Curiel criticou, no entanto, a falta de planejamento estratégico, embora
reconheça os avanços sociais em toda região. Salomón Lerner, ex-primeiro
ministro do Peru, concordou. “Hoje, quem planifica, quem faz pensamento
estratégico são as multinacionais. A participação dos grupos políticos no
governo é cada vez menor. A questão é como fazer para que essas militâncias, no
momento progressista em que vivemos, participem da política. E não que a
política seja discriminada como incapaz, corrupta e inoperante.”

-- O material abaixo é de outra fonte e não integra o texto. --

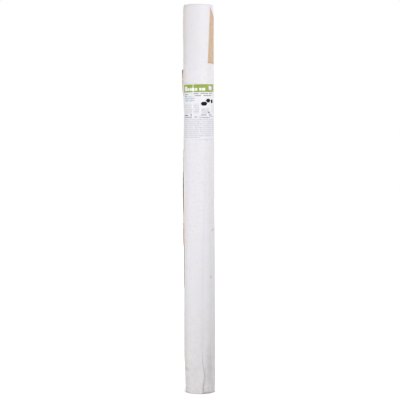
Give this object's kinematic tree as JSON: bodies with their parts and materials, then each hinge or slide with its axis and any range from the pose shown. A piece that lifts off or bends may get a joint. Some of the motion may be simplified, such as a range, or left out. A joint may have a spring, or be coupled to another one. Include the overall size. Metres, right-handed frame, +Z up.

O cientista político uruguaio Álvaro Padrón se uniu ao coro ao comemorar
os avanços significativos na redução da pobreza e da desigualdade, mas alertou
para os limites desse processo. “Foi a primeira vez que tivemos democracia,
crescimento, distribuição de renda. Mas isso só não se traduz em desenvolvimento.
Precisamos ter ganhos de produtividade, sem isso, atingiremos
um limite muito em breve. Esse
é o desafio fundamental.”
A cientista política Ingrid Sarti, presidente do Fórum Universitário
Mercosul (FoMerco) agradeceu ao Instituto Lula por intervir justamente no
desafio de levar o pensamento da academia para as instâncias decisórias. “Como
professora, faço parte desse trabalho árduo de pesquisa, que muitas vezes acaba
engavetado. É muito importante que o Instituto Lula possa ser um motor dessa
articulação e dar algum auxílio à formação de políticas públicas.”
Theotonio dos Santos, economista da
Universidade Federal Fluminense, afirmou que uma integração comercial daria
mais poder de negociação internacional à América Latina. “O Chile tem 40% do
cobre do mundo e entregamos esse produto abrindo mão da capacidade de
influenciar o preço internacional dele.”